La definizione del New Collective Quantified Goal on Climate Finance (il “nuovo obiettivo collettivo quantificato sulla finanza per il clima”, NCQG) è stato il fulcro delle negoziazioni di Baku. Sulla carta, molti si sono detti d’accordo sull’entità delle risorse necessarie a proteggere i Paesi meno sviluppati dalle conseguenze del green deal. Ma sul piano della realtà, le cose sono andate molto diversamente.
Le parti hanno negoziato secondo schemi prestabiliti. Da una parte, gli Stati OCSE, dall’altra il cosiddetto G77 - ovvero il gruppo di principale rappresentanza dei Paesi in via di sviluppo - affiancato dalla Cina. Stati Uniti e Unione Europea, allo stato attuale i principali contributori, hanno messo sul piatto una cifra tra i 200 e i 300 miliardi di dollari all’anno.
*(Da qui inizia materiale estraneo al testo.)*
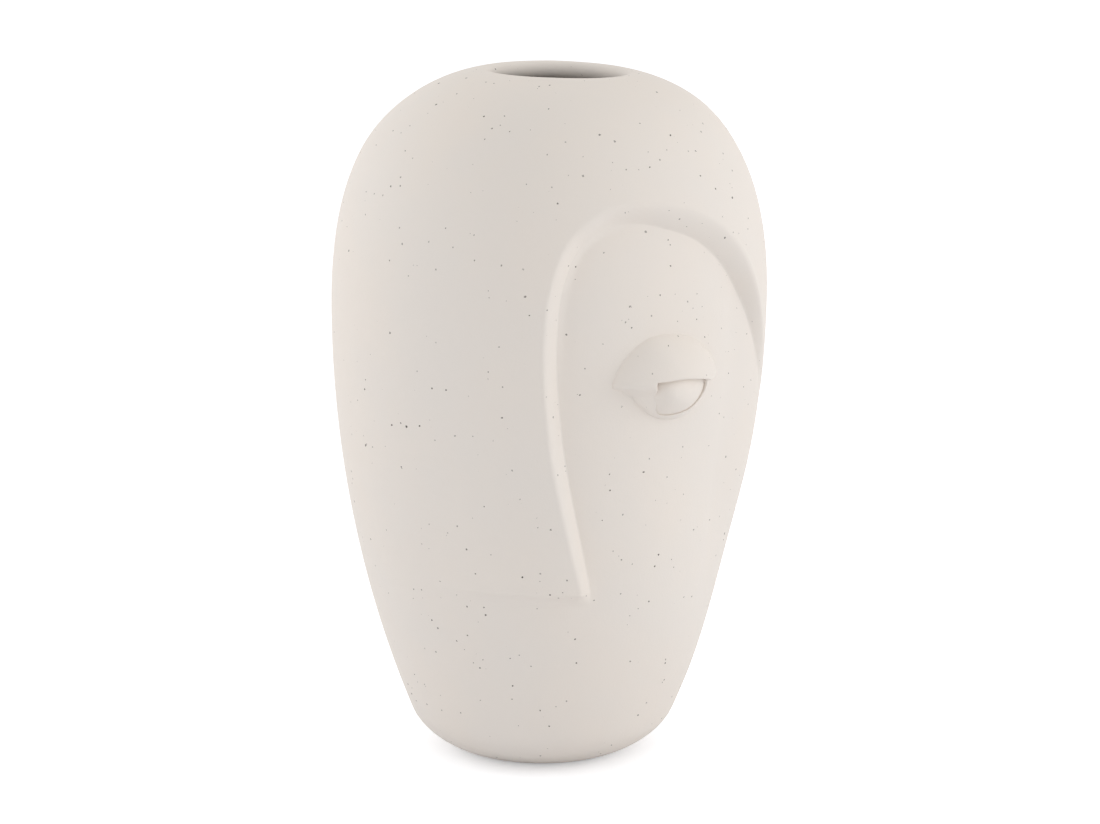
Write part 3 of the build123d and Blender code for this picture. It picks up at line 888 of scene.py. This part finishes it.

Il G77 ne ha chiesti 1.300. Una distanza siderale, rimasta tale soprattutto per il mancato coinvolgimento di Pechino e di alcuni Stati arabi all’interno della platea dei Paesi donatori.
Tra i pochissimi a tentare di leggere il documento finale come fosse un bicchiere mezzo pieno c’è stato il ministro australiano per il Cambiamento climatico Chris Bowen, il quale ha parlato di un «situazione davvero finemente bilanciata». Ma, in realtà, anche Bowen è stato critico, seppure su un altro punto: la mancanza iniziale di un riferimento esplicito all’accordo di Dubai dello scorso anno, accordo secondo cui il mondo ha bisogno di triplicare le energie rinnovabili entro il 2030 e di abbandonare i combustibili fossili. «La riaffermazione dei risultati del primo bilancio globale, ovvero ciò che è stato concordato l’anno scorso, è positiva - ha detto Bowen - è un bene che, in questo senso, non ci sia stato un esplicito arretramento da Dubai».
Si discute a oltranza
Come quasi sempre è accaduto nelle edizioni precedenti, anche la sessione finale della COP29 sarà in ogni caso molto più lunga di quanto inizialmente previsto. Un’assemblea plenaria è infatti stata fissata alle 22 di Baku (le 19 in Svizzera) con all’ordine del giorno la discussione a oltranza per tentare di raggiungere un accordo. Non è nemmeno da escludere che l’alba azera sia sorta con i delegati ancora alla ricerca di una possibile intesa. Parlando con i giornalisti, il capo negoziatore azero Yalchin Rafiyev ha detto che la bozza di accordo è soltanto una «prima riflessione» con ampi margini di miglioramento. «Non corrisponde al nostro obiettivo equo e ambizioso, ma continueremo a impegnarci con le parti», ha detto. Sull’esito, però, nessuno al momento scommette.